Nabal had returned evil for good to David. And now David determines to return evil for evil. Now in all fairness to David, let me say that, humanly speaking, I think this is a very understandable response. David is vulnerable. You’ve probably heard the acronym. I think I have shared it on Revive Our Hearts before–H.A.L.T. If you are hungry, angry, lonely, or tired, you need to halt before you speak. Halt before you act.
David certainly had reason to be all those things at this point. He was hungry. He said, “Our men need food.” It is not just David that is hungry, it is six hundred of his men that he was responsible to feed. He was angry. His rights had been violated. He was perhaps lonely. Samuel had died. He may have felt abandoned. He could have been tired, easily. He’s running through the wilderness from Saul. He should have halted.
But instead, he let himself respond in a Nabal-like way. His response was impulsive. It was impetuous. It was passionate. It did not demonstrate the quality of self-control. Proverbs 25:28 tells us, “A man without self-control is like a city broken into and left without walls.” If you lose self-control even in responding to the Nabals, the fools in your life, then you become like a city that is defenseless. You become vulnerable to attack from the evil one if you lose control.
There’s another verse in Proverbs that it would have been good for David to heed in this situation. Proverbs 26:4 says, “Do not answer a fool according to his folly, lest you also be like him” (New King James). So Nabal responds in a foolish way to David’s request. Here comes David answering a fool according to his folly, strapping on his sword. And what does Proverbs say? “You will become like him.”
Isn’t it amazing how we can tend to become just like the people we’re reacting to? Proverbs says, “A hot-tempered man stirs up strife, but he who is slow to anger quiets contention.” That’s Proverbs 15:18. So here David has a chance to avoid contention, and instead he stirs up strife.

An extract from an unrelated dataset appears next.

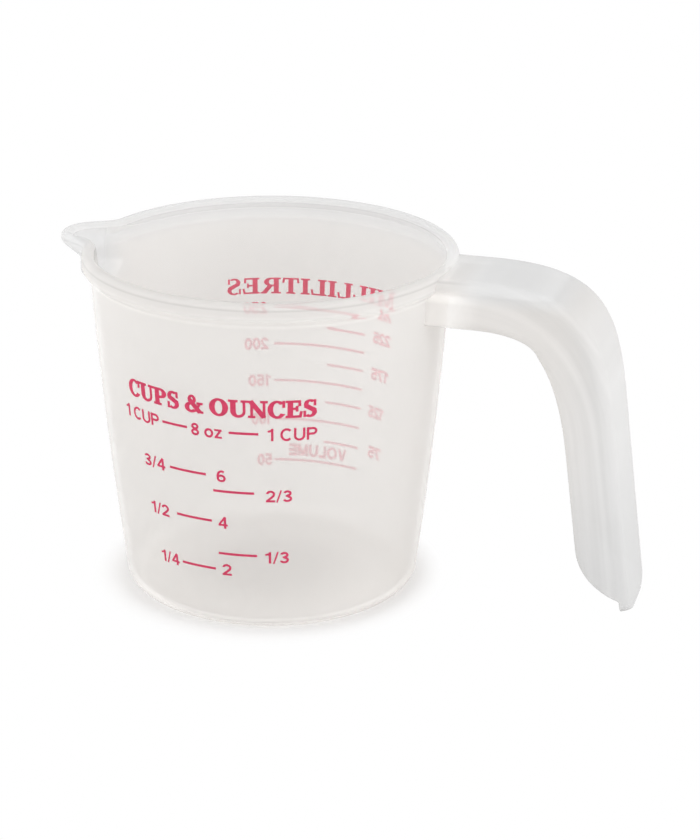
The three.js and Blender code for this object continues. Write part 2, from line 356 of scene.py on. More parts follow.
def flow_depth(tree, x, z):
    """0 at the handle's inner corner and 1 on the strap's outer face, in its side view."""
    powers = []
    upright = maths(tree, "MULTIPLY_ADD", z, FLOW_LEAN, x)
    for value, start, reach in zip((upright, z), FLOW_START, FLOW_REACH):
        past = maths(tree, "MAXIMUM", maths(tree, "SUBTRACT", value, start), 0)
        powers.append(maths(tree, "POWER", maths(tree, "DIVIDE", past, reach), FLOW_SQUARENESS))
    return maths(tree, "POWER", maths(tree, "ADD", *powers), 1 / FLOW_SQUARENESS)


def flow_lines_and_painted_light(tree, x, z):
    """The fine flow lines along the handle, a painted highlight line near its outer face, and painted shade
    on the strap's outer face.
    """
    depth = flow_depth(tree, x, z)
    place = add(tree, "ShaderNodeCombineXYZ")
    tree.links.new(depth, place.inputs[0])
    tree.links.new(maths(tree, "SUBTRACT", x, z), place.inputs[1])
    fine = centred(tree, noise(tree, place.outputs[0], FLOW_GRAIN, 3))
    low, middle, high = EDGE_HIGHLIGHT_DEPTHS
    # a painted highlight line near the strap's outer face
    edge = maths(tree, "MULTIPLY", ramp(tree, depth, low, middle), ramp(tree, depth, middle, high, 1, 0))
    lines = maths(tree, "MULTIPLY_ADD", fine, FLOW_LINES, maths(tree, "MULTIPLY", edge, EDGE_HIGHLIGHT))
    # painted shade on the strap's outer face
    return maths(tree, "ADD", lines, ramp(tree, depth, *OUTSIDE_DEPTHS, 0, OUTSIDE_SHADE))


def rim_shade(tree, y, z, grip):
    """Painted highlight and shade lines on the near rim, as factors on its colour. It is 1 on the far side
    and on the handle.
    """
    shade = 1.0
    for low, high, factor in RIM_SHADES:
        shade = maths(tree, "MULTIPLY", shade, ramp(tree, z, low, high, 1, factor))
    near = maths(tree, "MULTIPLY", ramp(tree, y, *NEAR_SIDE, 1, 0), maths(tree, "SUBTRACT", 1, grip))
    return blend_number(tree, near, 1.0, shade)


def plastic_material(name, clearness, wall_tint, band_clearness, band_tint):
    """Cloudy polypropylene: clearness is the share of the light that crosses a face of the wall unscattered.
    The far rim, the spout and the handle are less warm, and the handle is the cloudiest."""
    material, tree = new_material(name)
    place, (x, y, z) = object_place(tree)
    # the parts of the cup, as shares from 0 to 1
    band = ramp(tree, z, *BAND)
    foot = ramp(tree, z, *FOOT, 1, 0)
    grip = ramp(tree, x, *GRIP)
    spout = maths(tree, "MULTIPLY", ramp(tree, x, *SPOUT_SIDE, 1, 0), ramp(tree, z, *SPOUT_HEIGHTS))
    far_rim = maths(tree, "MULTIPLY", ramp(tree, z, *FAR_RIM), ramp(tree, y, *FAR_SIDE))
    thick = maths(tree, "MAXIMUM", far_rim, spout)
    smooth = maths(tree, "MAXIMUM", ramp(tree, z, *SMOOTH_RIM), maths(tree, "MAXIMUM", foot, spout))
    root = maths(tree, "MULTIPLY", ramp(tree, x, *ROOT_REACH, 1, 0), ramp(tree, z, *ROOT_TOP, 1, 0))

    walls = blend(tree, thick, blend(tree, band, wall_tint, band_tint), THICK_TINT)
    # painted warm light where the handle meets the bowl
    handle = blend(tree, root, GRIP_TINT, ROOT_PAINTED_WARMTH)
    # painted shade: darker towards the handle's lower end
    handle = blend(tree, ramp(tree, z, *GRIP_END, 1, 0), handle, END_PAINTED_SHADE)
    # fine flow lines, with a painted highlight line and painted shade on the handle
    flow_and_painted_light = maths(tree, "MULTIPLY", flow_lines_and_painted_light(tree, x, z), grip)
    clouds = centred(tree, noise(tree, place, CLOUD_GRAIN, 3))
    shade = maths(tree, "MULTIPLY_ADD", clouds, CLOUDS, maths(tree, "ADD", flow_and_painted_light, 1.0))
    # painted highlight and shade lines on the near rim
    shade = maths(tree, "MULTIPLY", shade, rim_shade(tree, y, z, grip))

    clear = maths(tree, "MULTIPLY_ADD", thick, THICK_CLEARNESS - clearness, clearness)
    clear = maths(tree, "MULTIPLY", clear, ramp(tree, band, 0, 1, 1, band_clearness))
    clear = blend_number(tree, foot, clear, FOOT_CLEARNESS)
    clear = maths(tree, "MULTIPLY", clear, ramp(tree, grip, 0, 1, 1, GRIP_CLEARNESS))

    grain = add(tree, "ShaderNodeBump")
    grain.inputs["Strength"].default_value = GRAIN
    grain.inputs["Distance"].default_value = GRAIN_HEIGHT
    tree.links.new(noise(tree, place, SURFACE_GRAIN, 2), grain.inputs["Height"])

    main = add(tree, "ShaderNodeBsdfPrincipled")
    values = {
        "Base Color": scaled(tree, blend(tree, grip, walls, handle), shade),
        "Transmission Weight": clear,
        "Roughness": ramp(tree, smooth, 0, 1, PLASTIC_ROUGHNESS, RIM_ROUGHNESS),
        "IOR": ramp(tree, smooth, 0, 1, PLASTIC_IOR, RIM_IOR),
        "Coat Weight": ramp(tree, maths(tree, "MAXIMUM", band, foot), 0, 1, COAT, 0),
        "Coat Roughness": COAT_ROUGHNESS,
        "Coat IOR": COAT_IOR,
        "Normal": grain.outputs[0],
    }
    for socket, value in values.items():
        feed(tree, value, main.inputs[socket])
    surface(tree, clear_to_shadows(tree, main, SHADOW_TINT))
    return material


def ink_material():
    """Crimson ink, thin enough to glow a little against the light. On the far side it is painted lighter:
    painted light for the light that shines through it from behind.
    """
    material, tree = new_material("printed_ink")
    place, (_, y, _) = object_place(tree)
    uneven = ramp(tree, noise(tree, place, INK_GRAIN, 2), *INK_GRAIN_RANGE)
    front = blend(tree, uneven, *FRONT_INK)
    back = blend(tree, uneven, *BACK_INK)
    # painted light: the far side's print is lighter
    colour = blend(tree, ramp(tree, y, *INK_SIDES), front, back)
    main = add(tree, "ShaderNodeBsdfPrincipled")
    main.inputs["Roughness"].default_value = INK_ROUGHNESS
    tree.links.new(colour, main.inputs["Base Color"])
    glow = add(tree, "ShaderNodeBsdfTranslucent")
    tree.links.new(colour, glow.inputs["Color"])
    surface(tree, clear_to_shadows(tree, mixed(tree, INK_GLOW, main, glow), INK_SHADOW_TINT))
    return material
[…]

You know, as I have lived with this passage over the last several weeks, and I’ve tried to put myself in David’s shoes, I’ve realized it is so much easier to see someone else’s wrongdoing than your own. That’s why David needed a wise person to come into his life as Abigail does. But in the meantime, I think David is justifying his behavior as we often do with our responses. “I wouldn’t be acting this way if this person hadn’t done this foolish thing and treated me in this way.”
Is there someone in your life who has provoked you to anger? Stop before you strap on your sword. Or if you have already strapped on your sword, stop, think about what you are doing. You want to become like that person? If you do, then just keep right on your war path. But if you want to be different, if you want to be God’s person in that situation, then stop and think and remember that “the anger of man,” according to the book of James, “never brings about the righteousness of God” (James 1:20).